The guy on the floor was the Harry Enfield comedy creation ‘Loadsamoney’ (but played here by a stand in - if that’s not too much of a contradiction).

It had been our intention to find an abandoned or deconsecrated church somewhere and just to turn up during a weekday morning and quickly take some photos, guerrilla style, without bothering to get an okay from anybody.  I had a whole book load of photos to take over the course of about 10 days and we'd done similar things all over London.  We hardly spent more than half an hour on any one shot.

It seemed like a good idea at the time.

I don't remember exactly who it was that found this particular church (St George's In The East in Wapping) but I suspect it might have been me.  I'd worked around that area a lot  and never seen any activity going on around that church.  I assumed it had been abandoned or fallen into ruin inside, like several churches in London had at that time.

On the day in question, me, my wife and my assistant, a management/PR man and a make up artist or two, plus all the characters for the photo assembled on the steps outside the church.  Then everyone got into costume, got in a line and things were ready.

Since I don't think I'd been thoroughly briefed beforehand, I had no idea the assemblage would be quite so left field, as it were.

My wife Jo-Anne even got roped in to play the mother of the bride, though you can't actually see her face.  It was a visual joke in the rich literary tradition of Godot, 'er indoors and Columbo's wife.  It was important that the character was there yet not actually seen.

Because there were a lot of steps in front of the church, I had to stand on the top of a very large step ladder, so that my perspective would be level with the wedding group.  My assistant did his best to hold the step ladder steady.  My precarious position wasn't helped by the fact that this particular wedding party included several world class comedians and I was finding it hard to keep a straight face, let alone a straight anything else.

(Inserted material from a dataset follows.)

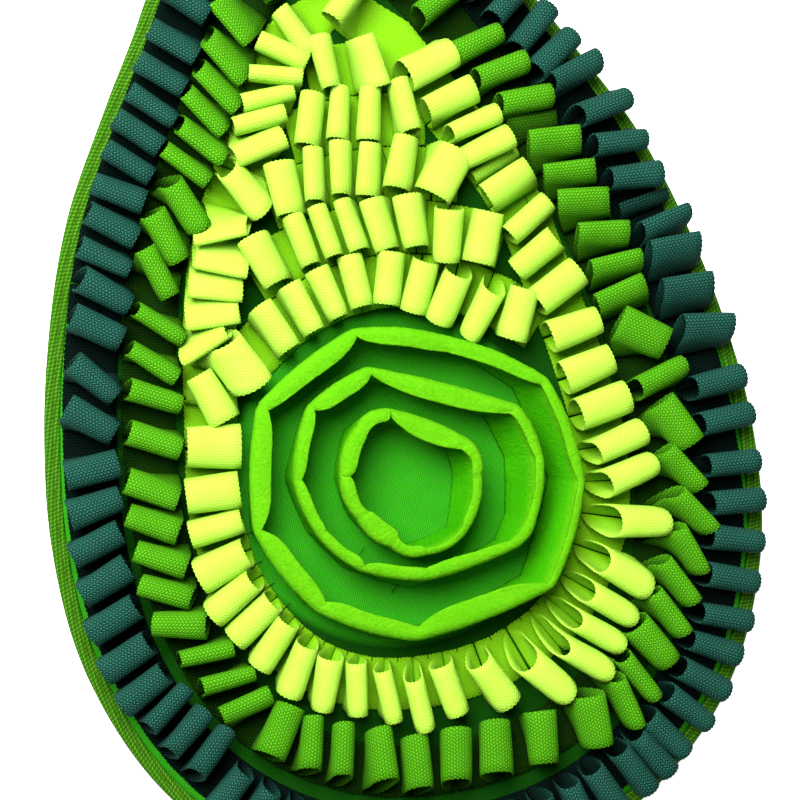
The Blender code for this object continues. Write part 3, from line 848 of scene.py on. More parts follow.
# %% The painted light group
def make_painted_light_group():
    """A mask for painted light: 0 low among the loops and 1 at their tops."""
    group, given, result = new_group(
        "painted_light_mask",
        [("Place", "Vector", None), ("Starts", "Float", 0.008), ("Ends", "Float", 0.018)],
        [("Lit", "Float")],
    )
    parts = add_node(group, "ShaderNodeSeparateXYZ")
    group.links.new(given["Place"], parts.inputs[0])
    above = calculate(group, "SUBTRACT", parts.outputs["Z"], given["Starts"])
    span = calculate(group, "SUBTRACT", given["Ends"], given["Starts"])
    group.links.new(clamped(group, calculate(group, "DIVIDE", above, span)), result["Lit"])
    return group


PAINTED_LIGHT_BY_HEIGHT = make_painted_light_group()
print("node group:", PAINTED_LIGHT_BY_HEIGHT.name)

# %% [markdown]
# ## Ribbon
# The ribbon is a coarse weave about 25 mm wide, in three dyes: a dark blue-green, a leaf green and
# a bright yellow-green. The shader stays in the material, rough and with almost no gloss, as matt
# polyester is. The helpers here start a finish and place the groups in it.

# %% Helpers that start a finish
CLOTH_GLOSS = 0.03


def place_group(tree, group, **values):
    """A group placed in a node tree. Each input is a socket to link, a colour or a plain number."""
    node = add_node(tree, "ShaderNodeGroup", node_tree=group)
    for label, value in values.items():
        socket = node.inputs[label.replace("_", " ")]
        if isinstance(value, (int, float)):
            socket.default_value = value
        elif isinstance(value, tuple):
            socket.default_value = (*value, 1) if len(value) == 3 and socket.type == "RGBA" else value
        else:
            tree.links.new(value, socket)
    return node


def new_finish(name, roughness):
    """A material with an empty Principled shader, ready for its groups."""
    finish = bpy.data.materials.new(name)
    finish.use_nodes = True
    tree = finish.node_tree
    shader = tree.nodes["Principled BSDF"]
    shader.inputs["Roughness"].default_value = roughness
    shader.inputs["Specular IOR Level"].default_value = CLOTH_GLOSS
    return finish, tree, shader


def bump_into(tree, shader, height, strength, distance):
    """Small relief: the height bends the shader's normal, and the distance is its depth in metres."""
    bump = add_node(tree, "ShaderNodeBump", values={"Strength": strength, "Distance": distance})
    tree.links.new(height, bump.inputs["Height"])
    tree.links.new(bump.outputs[0], shader.inputs["Normal"])


print("gloss of every cloth:", CLOTH_GLOSS)

# %% [markdown]
# One function makes the three ribbon finishes. Each has four colours: the deep and the light dye that
# it wanders between, a painted shade for the grooves beside the threads, and a painted highlight for
# the lit tops of the threads. The dark ribbon shows its threads the most, and the pale one hardly at all.

# %% Ribbon finishes
THREAD_PITCH_ALONG = 0.0013  # metres
THREAD_PITCH_ACROSS = 0.00085
THREAD_SLANT = 0.34
RIBBON_PAINTED_SHADE = (0.007, 0.021)  # heights in metres between which the painted shade low among the loops fades out


def ribbon_finish(name, dyes_and_painted_light, painted_shade_tone, groove_shade_share, thread_highlight_share, relief):
    """Coarse woven ribbon. Low among the loops its colour is multiplied by a darker tone: painted shade."""
    deep, light, groove_shade, thread = dyes_and_painted_light
    finish, tree, shader = new_finish(name, 0.8)
    place = add_node(tree, "ShaderNodeUVMap", uv_map="cloth").outputs[0]
    weave = place_group(tree, WEAVE, Place=place, Pitch_Along=THREAD_PITCH_ALONG,
                        Pitch_Across=THREAD_PITCH_ACROSS, Slant=THREAD_SLANT, Unevenness=0.5)
    over = weave.outputs["Over"]
    dye = place_group(tree, DYE, Place=place, Deep=deep, Light=light, Patch_Scale=70.0,
                      Thread_Mask=over, Thread_Share=0.3)
    # Painted shade: between the threads the colour is pulled towards the darker groove colour.
    shade = calculate(tree, "MULTIPLY", calculate(tree, "SUBTRACT", 1.0, over), groove_shade_share)
    colour = mix_colour(tree, shade, dye.outputs["Colour"], groove_shade)
    # Painted highlight: the tops of the threads are pulled towards the lighter thread colour.
    tops = calculate(tree, "MULTIPLY", calculate(tree, "POWER", over, 3.0), thread_highlight_share)
    colour = mix_colour(tree, tops, colour, thread)
    # Painted shade: low among the loops the colour is multiplied by a darker tone, which fades out towards
    # the tops.
    where = add_node(tree, "ShaderNodeTexCoord").outputs["Object"]
    starts, ends = RIBBON_PAINTED_SHADE
    painted_light_mask = place_group(tree, PAINTED_LIGHT_BY_HEIGHT, Place=where, Starts=starts, Ends=ends)
    painted_shade_colour = mix_colour(tree, 1.0, colour, painted_shade_tone, blend="MULTIPLY")
    colour = mix_colour(tree, painted_light_mask.outputs["Lit"], painted_shade_colour, colour)
    tree.links.new(colour, shader.inputs["Base Color"])
    rough = calculate(tree, "MULTIPLY_ADD", dye.outputs["Tone"], -0.15, 0.85)
    tree.links.new(rough, shader.inputs["Roughness"])
    bump_into(tree, shader, weave.outputs["Height"], 1.0, relief)
    return finish


# Colours: deep dye, light dye, painted shade of the grooves, painted highlight of the thread tops
PALE_DYES_AND_PAINTED_LIGHT = ((0.33, 0.59, 0.042), (0.39, 0.66, 0.088), (0.24, 0.50, 0.014), (0.39, 0.66, 0.088))
MID_DYES_AND_PAINTED_LIGHT = ((0.042, 0.200, 0.003), (0.080, 0.320, 0.006), (0.013, 0.085, 0.001), (0.110, 0.400, 0.012))
DARK_DYES_AND_PAINTED_LIGHT = ((0.007, 0.038, 0.026), (0.012, 0.074, 0.052), (0.002, 0.012, 0.009), (0.022, 0.125, 0.088))
# The third value of each finish is the darker tone that paints shade low among the loops.
PALE_RIBBON = ribbon_finish("pale ribbon", PALE_DYES_AND_PAINTED_LIGHT, (0.42, 0.62, 0.10), 0.5, 0.0, 0.00018)
MID_RIBBON = ribbon_finish("middle green ribbon", MID_DYES_AND_PAINTED_LIGHT, (0.08, 0.10, 0.12), 0.65, 0.4, 0.0003)
DARK_RIBBON = ribbon_finish("dark ribbon", DARK_DYES_AND_PAINTED_LIGHT, (0.07, 0.09, 0.09), 0.7, 0.6, 0.0003)
print("ribbon finishes:", PALE_RIBBON.name, MID_RIBBON.name, DARK_RIBBON.name)

# %% [markdown]
# ## The rows on the mat
# The model cuts each long row into lengths, but a real row is one ribbon. So one piece takes the
# place of all the lengths of its row, and each of the five neck rows takes the place of its own.

# %% Rows of ribbon on the mat
def dress(piece, nodes):
    """The piece rides on the mat and stands for the plain solids, which are hidden."""
    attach(piece, "root")
    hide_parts(*nodes)
    return piece


def nodes_like(stem):
    """The model's solids whose names start like this."""
    return sorted(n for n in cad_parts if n.startswith(stem))


ROWS = (
    ("dark_row", "dark", DARK_ROW, DARK_RIBBON, "dark_ribbon", 11),
    ("mid_row", "middle green", MID_ROW, MID_RIBBON, "mid_ribbon", 23),
    ("pale_row", "pale", PALE_ROW, PALE_RIBBON, "pale_ribbon", 37),
)
for name, title, row, finish, stem, seed in ROWS:
    piece, length = ribbon_row(name, title, lay_out_row(row), finish, seed)
    dress(piece, nodes_like(stem + "_"))
for number, arc in enumerate(NECK_ROWS, 1):
    name = f"neck_row_{number}"
    piece, length = ribbon_row(name, f"neck {number}", lay_out_neck(arc), PALE_RIBBON, 50 + number)
    dress(piece, [f"neck_ribbon_{number}"])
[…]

I'd only managed to shoot a couple of test Polaroids when the door behind the group opened and out came a rather incredulous looking priest in a white cassock.

I didn't know what to do or where to look.

Luckily the management/PR guy was made of sterner stuff.

He took the priest aside and explained what we were doing.  He explained that it was all in pursuit of good clean fun and it had been commissioned by a reputable publishing company - Penguin.  It seemed that the priest was a decent enough chap, with an evident sense of humour.  I can't say for certain and I don't want to libel anyone who may, for all I know, still be working there but I think some money changed hands - for the church funds.

In nearly 35 years of professional photography, this was my single most embarrassing moment.  And I had a few.

As for the rest of the time spent shooting that book, I've never had so much fun  or laughed quite as heartily in my life.  Harry Enfield and Paul Whitehouse (both massive Spurs fans like myself ) were extremely amusing and enjoyable to work with.  It really wasn't much like work at all.  They're both brilliant mimics too and those ten days went far, far too quickly.

If all weddings were that much fun I'd certainly do more of them.